Where \(\mathbf{p}\left(\mathbf{x}'|\mathbf{x},\mathbf{u}\right)\) and \(\mathbf{p}\left(\mathbf{x}'|\mathbf{x}\right)\) are the controlled and uncontrolled transition probabilities.

Optimal controls:

\[ \mathbf{p}^*\left(\mathbf{x}'|\mathbf{x},\mathbf{u}\right) = \mathbf{p}\left(\mathbf{x}'|\mathbf{x}\right)\exp\left(-v\left(\mathbf{x}'\right)\right)\eta^{-1} \]

Combining inference with second order method

Reformulate the stochastic Bellman objective and add a secondary divergence term to the tangent-space Bellman solution.

\[ \begin{gathered} \underset{\mathbf{u}}{\min}\left[l\left(\mathbf{x}\right) + (1-k)\,\mathrm{KL}(\mathcal{Q}\|\|\mathcal{P}) + k\,\mathrm{KL}(\mathcal{Q}\|\|\mathcal{C}) + \mathbb{E}_{\mathcal{Q}}\left[v\left(\mathbf{x}'\right)\right]\right]\\ \mathrm{KL}(\mathcal{Q}\|\|\mathcal{C}) = \mathbb{E}_{\mathcal{Q}}\!\left[\log\!\left(\frac{\mathbf{p}\left(\mathbf{x}'|\mathbf{x},\mathbf{u}\right)}{\mathbf{p}\left(\mathbf{x}'|\mathbf{x},\mathbf{u}_{\mathrm{iLQG}}\right)}\right)\right] \end{gathered} \]

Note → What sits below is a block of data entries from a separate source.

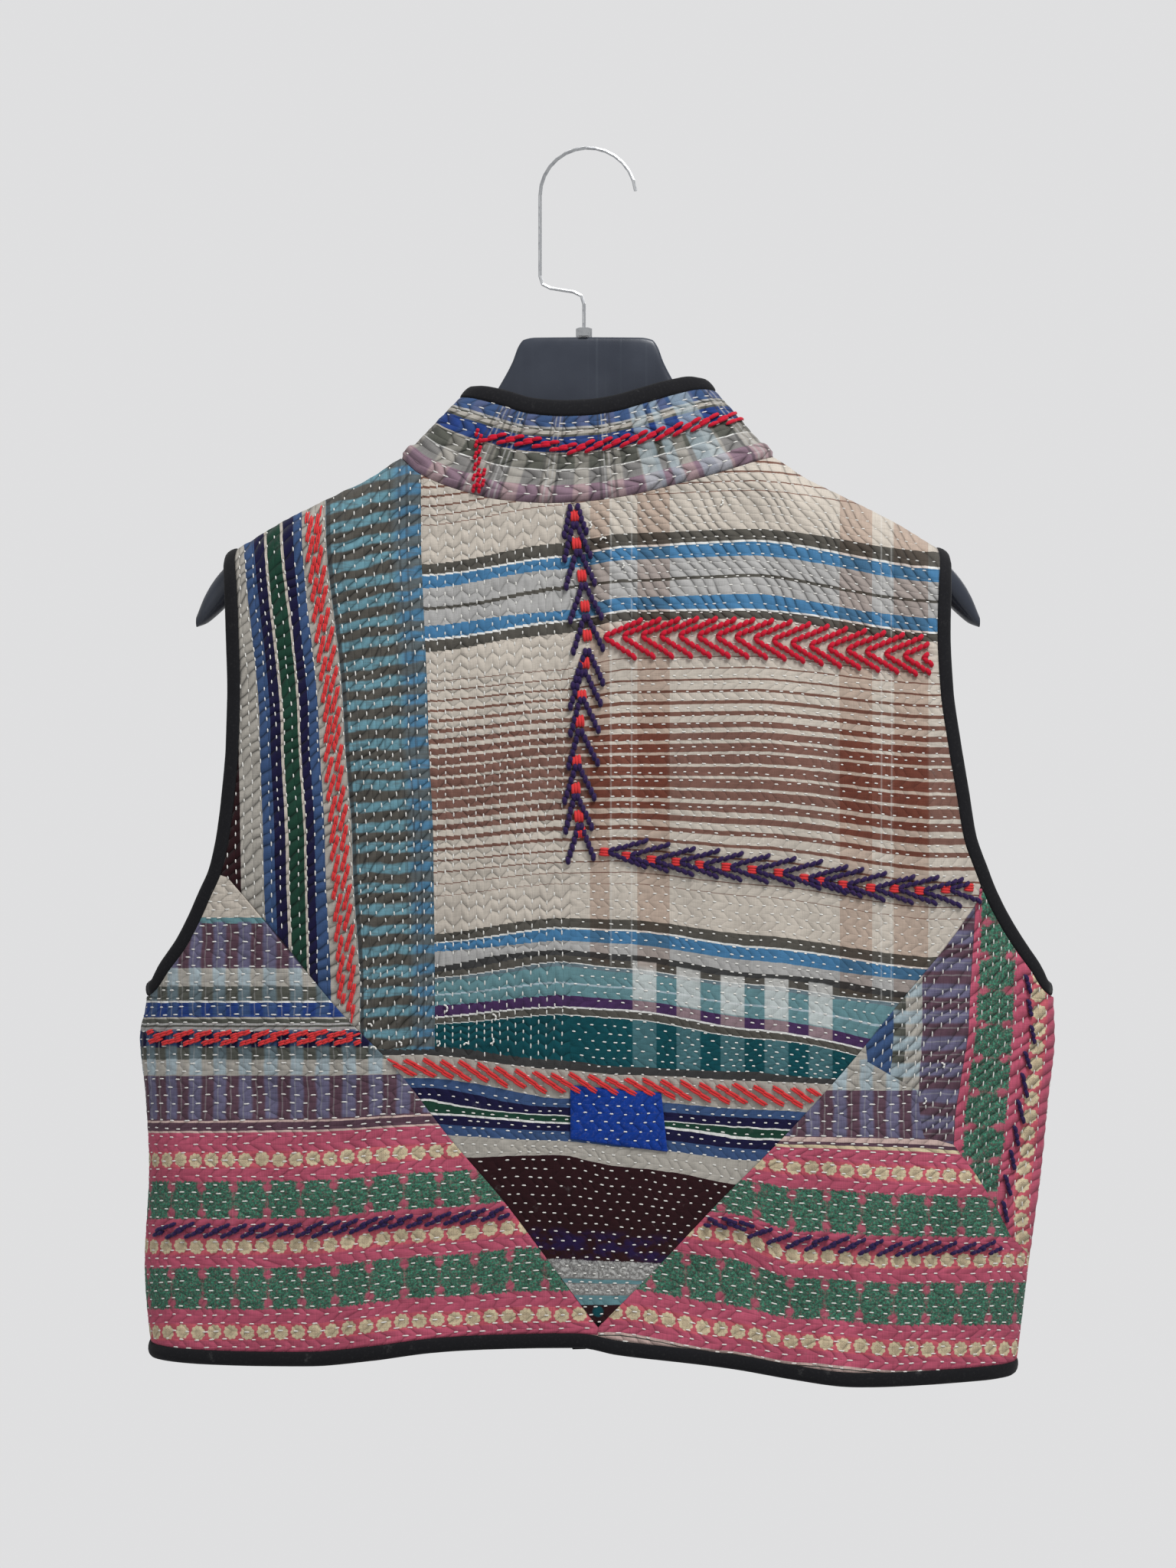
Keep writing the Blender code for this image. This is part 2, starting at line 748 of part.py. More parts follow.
def build_patch(look, collection):
    """The small patch, laid on the centre panel's ridges."""
    points = []
    for lift in (PATCH_LIFT, PATCH_LIFT + PATCH_WALL):
        for k in range(PATCH_ROWS + 1):
            down = k / PATCH_ROWS
            for j in range(PATCH_COLUMNS + 1):
                share = j / PATCH_COLUMNS
                top_x = PATCH_TOP[0].x + (PATCH_TOP[1].x - PATCH_TOP[0].x) * share
                top_z = PATCH_TOP[0].z + (PATCH_TOP[1].z - PATCH_TOP[0].z) * share
                low_x = PATCH_BOTTOM[0].x + (PATCH_BOTTOM[1].x - PATCH_BOTTOM[0].x) * share
                low_z = PATCH_BOTTOM[0].z + (PATCH_BOTTOM[1].z - PATCH_BOTTOM[0].z) * share
                x = top_x + (low_x - top_x) * down
                z = top_z + (low_z - top_z) * down
                points.append(surface(x, z, BACK) + outward(x, z, BACK) * lift)
    wide = PATCH_COLUMNS + 1
    layer = wide * (PATCH_ROWS + 1)
    faces = []
    for k in range(PATCH_ROWS):
        for j in range(PATCH_COLUMNS):
            low = k * wide + j
            quad = (low, low + 1, low + wide + 1, low + wide)
            faces.append(quad)
            faces.append(tuple(i + layer for i in quad))
    rim = [j for j in range(wide)] + [k * wide + PATCH_COLUMNS for k in range(1, PATCH_ROWS + 1)]
    rim += [PATCH_ROWS * wide + j for j in range(PATCH_COLUMNS - 1, -1, -1)]
    rim += [k * wide for k in range(PATCH_ROWS - 1, 0, -1)]
    for here, there in zip(rim, rim[1:] + rim[:1]):
        faces.append((here, there, there + layer, here + layer))
    return add_object("blue_patch", closed_mesh("blue_patch", points, faces), look, collection)


def build_hanger(look, collection):
    """Neck plate and arms, lofted through upright sections from tip to tip."""
    left = [rib._replace(out=-rib.out) for rib in reversed(HANGER[1:])]
    points = []
    for rib in left + HANGER:
        middle = (rib.top + rib.bottom) / 2
        half = (rib.top - rib.bottom) / 2
        for i in range(RIB_POINTS):
            turn = 2 * math.pi * (i + 0.5) / RIB_POINTS if rib.square > 3 else 2 * math.pi * i / RIB_POINTS
            side = math.copysign(abs(math.sin(turn)) ** (2 / rib.square), math.sin(turn))
            up = math.copysign(abs(math.cos(turn)) ** (2 / rib.square), math.cos(turn))
            x = rib.out
            points.append(Vector((x, lean(x, middle) + rib.deep * side, middle + half * up)))
    faces = []
    count = 2 * len(HANGER) - 1
    for i in range(count - 1):
        for j in range(RIB_POINTS):
            here = i * RIB_POINTS + j
            other = i * RIB_POINTS + (j + 1) % RIB_POINTS
            faces.append((here, other, other + RIB_POINTS, here + RIB_POINTS))
    faces.append(tuple(range(RIB_POINTS)))
    faces.append(tuple((count - 1) * RIB_POINTS + j for j in range(RIB_POINTS)))
    return add_object("hanger_body", closed_mesh("hanger_body", points, faces), look, collection)


def bend_points(before, corner, after):
    """A corner of the wire rounded into a short arc of three points."""
    arrive = corner + (before - corner).normalized() * BEND
    leave = corner + (after - corner).normalized() * BEND
    middle = (arrive + leave) / 4 + corner / 2
    return [arrive, middle, leave]


def build_hook(look, collection):
    """The wire: stem, shelf, shank and the round hook."""
    centre = Vector((0, 0, WIRE_RADIUS - HOOK_RADIUS))
    foot = Vector((STEM_X, 0, HANGER[0].top + SEAM_GAP))
    shelf_in = Vector((STEM_X, 0, SHELF - 1.0))
    shelf_out = Vector((-HOOK_RADIUS, 0, SHELF + 3.0))
    shank = Vector((-HOOK_RADIUS, 0, SHANK_TOP + 20))
    route = [foot]
    route += bend_points(foot, shelf_in, shelf_out)
    route += bend_points(shelf_in, shelf_out, shank)
    for i in range(HOOK_STEPS + 1):
        turn = math.radians(180 - (180 - HOOK_END_ANGLE) * i / HOOK_STEPS)
        route.append(centre + HOOK_RADIUS * Vector((math.cos(turn), 0, math.sin(turn))))
    curve = bpy.data.curves.new("hanger_hook", "CURVE")
    curve.dimensions = "3D"
    curve.bevel_depth = WIRE_RADIUS * MM
    curve.bevel_resolution = 2
    curve.use_fill_caps = True
    line = curve.splines.new("POLY")
    line.points.add(len(route) - 1)
    for point, place in zip(line.points, route):
        point.co = (*(place * MM), 1.0)
    return add_object("hanger_hook", curve, look, collection)


def build_nut(look, collection):
    """A six-sided nut round the wire, standing on the neck plate."""
    bottom = HANGER[0].top + SEAM_GAP
    profile = [(NUT_RADIUS, NUT_TOP), (NUT_RADIUS, bottom), (NUT_BORE, bottom), (NUT_BORE, NUT_TOP)]
    mesh = bpy.data.meshes.new("hanger_nut")
    corners = [Vector((out, 0, z)) * MM for out, z in profile]
    mesh.from_pydata(corners, [(0, 1), (1, 2), (2, 3), (3, 0)], [])
    nut = add_object("hanger_nut", mesh, look, collection)
    nut.location = (STEM_X * MM, 0, 0)
    screw = nut.modifiers.new("turn", "SCREW")
    screw.axis = "Z"
    screw.steps = NUT_SIDES
    screw.render_steps = NUT_SIDES
    screw.use_merge_vertices = True
    screw.merge_threshold = 0.00005
    return nut


def main():
    clear_scene()
    collection = bpy.data.collections.new("quilted_vest_on_hanger")
    bpy.context.scene.collection.children.link(collection)
    ink = material("black_binding", INK, 0.85)
    cream = material("striped_quilt", CREAM, 0.9)
    rose = material("rose_quilt", ROSE, 0.9)
    grey = material("grey_blue_quilt", GREY_BLUE, 0.9)
    blue = material("blue_cotton", BLUE, 0.9)
    moulded = material("black_moulding", HANGER_BLACK, 0.35)
    steel = material("plated_wire", STEEL, 0.25, 1.0)

    ribs = collar_ribs()
    normals = rib_normals(ribs)
    mitres = neck_mitres(ribs, normals)
    front_count = FRONT_NECK_STEPS + 1

    back_places = list(reversed(shoulder_places(-1)))[:-1]
    back_places += [NECK_HALF * across for across in neck_turns()] + shoulder_places(1)[1:]
    centre_levels = [level for level in LEVELS if level >= TIP_ROW]
    centre_rows = panel(centre_levels, centre_turn(-1), centre_turn(1), BACK,
                        as_shares(back_places, BACK), back_places)
    back_mitres = {SHOULDER_STEPS + i: mitres[front_count - 1 + i] for i in range(NECK_STEPS + 1)}
    cloth_panel("back_centre", centre_rows, cream, collection, back_mitres)

    steps = [i / PANEL_STEPS for i in range(PANEL_STEPS + 1)]
    plain = [0.0] * len(steps)
    left_levels = [level for level in LEVELS if level <= SEAM_START[-1]]
    left_rows = panel(left_levels, side_turn(-1, BACK), seam_turn(-1, -SEAM_GAP / 2), BACK, steps, plain)
    cloth_panel("back_lower_left", left_rows, rose, collection)
    right_levels = [level for level in LEVELS if level <= SEAM_START[1]]
    right_rows = panel(right_levels, seam_turn(1, SEAM_GAP / 2), side_turn(1, BACK), BACK, steps, plain)
    cloth_panel("back_lower_right", right_rows, rose, collection)

    fronts = {}
    for side, name in ((-1, "front_left"), (1, "front_right")):
        places = list(reversed(shoulder_places(side)))[:-1] + front_neck_places(side)
        neck_mitres_here = mitres[:front_count][::-1] if side < 0 else mitres[-front_count:]
        front_mitres = {SHOULDER_STEPS + i: neck_mitres_here[i] for i in range(front_count)}
        shares = as_shares(places, FRONT)
        fronts[side] = panel(LEVELS, side_turn(side, FRONT), front_turn(side), FRONT, shares, places)
        cloth_panel(name, fronts[side], grey, collection, front_mitres)

    build_collar(ribs, normals, mitres, grey, ink, collection)
    build_armhole(-1, "armhole_binding_left", ink, collection)
    build_armhole(1, "armhole_binding_right", ink, collection)
    edges = [list(zip(reversed(fronts[-1][-2]), reversed(fronts[-1][-1]))),
             list(zip(left_rows[-2], left_rows[-1])),
             list(zip(right_rows[-2], right_rows[-1])),
             list(zip(fronts[1][-2], fronts[1][-1]))]
    build_hem(edges, ink, collection)
    build_front_binding(-1, "front_binding_left", fronts[-1], ribs[0], normals[0], ink, collection)
    build_front_binding(1, "front_binding_right", fronts[1], ribs[-1], normals[-1], ink, collection)
    build_patch(blue, collection)
    build_hanger(moulded, collection)
    build_hook(steel, collection)
    build_nut(steel, collection)


main()
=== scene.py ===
"""Looks of the quilted kantha vest on its hanger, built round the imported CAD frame.

The back of the vest faces -Y. Forms are worked out in millimetres from the inside top of the hook
and become meshes in metres. Cloth is laid out on a chart, which is the vest seen square on from
1.35 m behind, with x to the right and y down, both in chart steps of 0.436 mm at the vest's seams.
"""
import logging
import math
from dataclasses import dataclass, field
from enum import Enum
from typing import Callable, Sequence

import bpy
import numpy as np
from mathutils import Matrix, Vector


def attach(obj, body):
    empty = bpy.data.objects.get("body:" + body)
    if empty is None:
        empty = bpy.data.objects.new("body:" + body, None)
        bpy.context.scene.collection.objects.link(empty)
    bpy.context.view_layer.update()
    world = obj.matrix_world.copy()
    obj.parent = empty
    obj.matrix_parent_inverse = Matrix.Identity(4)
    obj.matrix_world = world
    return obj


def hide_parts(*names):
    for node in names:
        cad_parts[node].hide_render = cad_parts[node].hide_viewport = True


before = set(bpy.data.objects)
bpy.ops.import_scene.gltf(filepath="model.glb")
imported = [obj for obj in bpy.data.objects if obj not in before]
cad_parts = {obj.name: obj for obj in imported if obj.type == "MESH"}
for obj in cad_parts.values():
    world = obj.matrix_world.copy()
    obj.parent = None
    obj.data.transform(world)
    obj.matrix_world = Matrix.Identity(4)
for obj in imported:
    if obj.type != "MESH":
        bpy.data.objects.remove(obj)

LOG = logging.getLogger("vest")
MM = 0.001
BACK = -1
FRONT = 1
Array = np.ndarray
Socket = bpy.types.NodeSocket


# Form of the body


def smooth(t: Array | float) -> Array:
    """Eases from 0 to 1 as t goes from 0 to 1."""
    t = np.clip(t, 0.0, 1.0)
    return t * t * (3 - 2 * t)


def unit(vectors: Array) -> Array:
    """Vectors of length one."""
    return vectors / np.maximum(np.linalg.norm(vectors, axis=-1, keepdims=True), 1e-9)


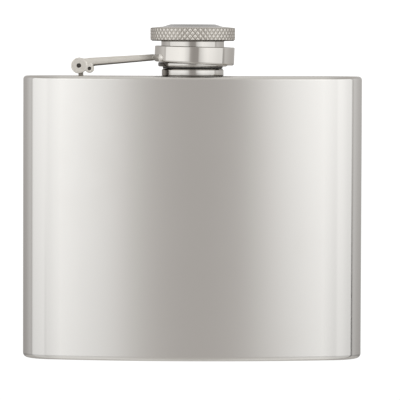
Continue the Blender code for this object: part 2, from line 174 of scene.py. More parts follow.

Update law over trajectory distribution:

\[ \mathbf{q}^*\left(\mathbf{W}\right) = \mathbf{p}\left(\mathbf{W}\right)^{1-k}\mathbf{c}\left(\mathbf{W}\right)^{k}\exp\!\left(-\frac{1}{\lambda}S\left(\mathbf{W}\right)\right)\eta^{-1} \]
\[ \mathbf{p}\left(\mathbf{W}\right):\mathbf{w}_t\sim\mathcal{N}\left(0,\mathbf{\Sigma}\right),\quad \mathbf{q}\left(\mathbf{W}\right):\mathbf{w}_t\sim\mathcal{N}\left(\mathbf{u}_t,\mathbf{\Sigma}\right),\quad \mathbf{c}\left(\mathbf{W}\right):\mathbf{w}_t\sim\mathcal{N}\left(\mathbf{u}_{\mathrm{iLQG}_t},\mathbf{\Sigma}_{\mathrm{iLQG}}\right) \]

Importance sampling

We cannot directly sample from \(\mathbf{q}^*(\vec W)\), so we importance sample:

\[ \mathbf{u}^* = \int \mathbf{q}\left(\vec W\right)\,w\left(\vec W\right)\,v_t\,\mathrm{d}W \]

Sample weights:

\[ w\left(\vec W\right) = \frac{1}{\eta}\exp\!\left(-\frac{1}{2\lambda}S\left(\vec W\right) + \sum_{t=0}^{T}k\,\left(\vec w_t-\mathbf{u}_{\mathrm{iLQG}_t}\right)^\top \mathbf{\Sigma}_{\mathrm{iLQG}_t}^{-1}\left(\vec w_t-\mathbf{u}_{\mathrm{iLQG}_t}\right)\right) \]

iLQG distribution is obtained by maximizing \(\ln\exp\left(-\delta Q_t\left(\mathbf{x}_t,\mathbf{u}_t\right)\right)\), with samples from \(\mathcal{C}\) as \(\vec w_t\sim\mathcal{N}\left(\mathbf{u}_{\mathrm{iLQG}_t},Q^{-1}_{\mathbf{uu}_t}\right)\).

Results

Conclusion

Contribution

  • Natural combination of inference and numerical optimisation.
  • Inherent ability to explore.
  • Combine convex and non-convex costs.

Caveats

  • Search across hyperparameters: \(\lambda\), \(\beta\), and \(k\).
  • \(Q_{uu}^{-1}\) is not necessarily a good measure of confidence.
  • Constant control input noise affects convergence.
  • In the worst case, it can perform as badly as the other methods.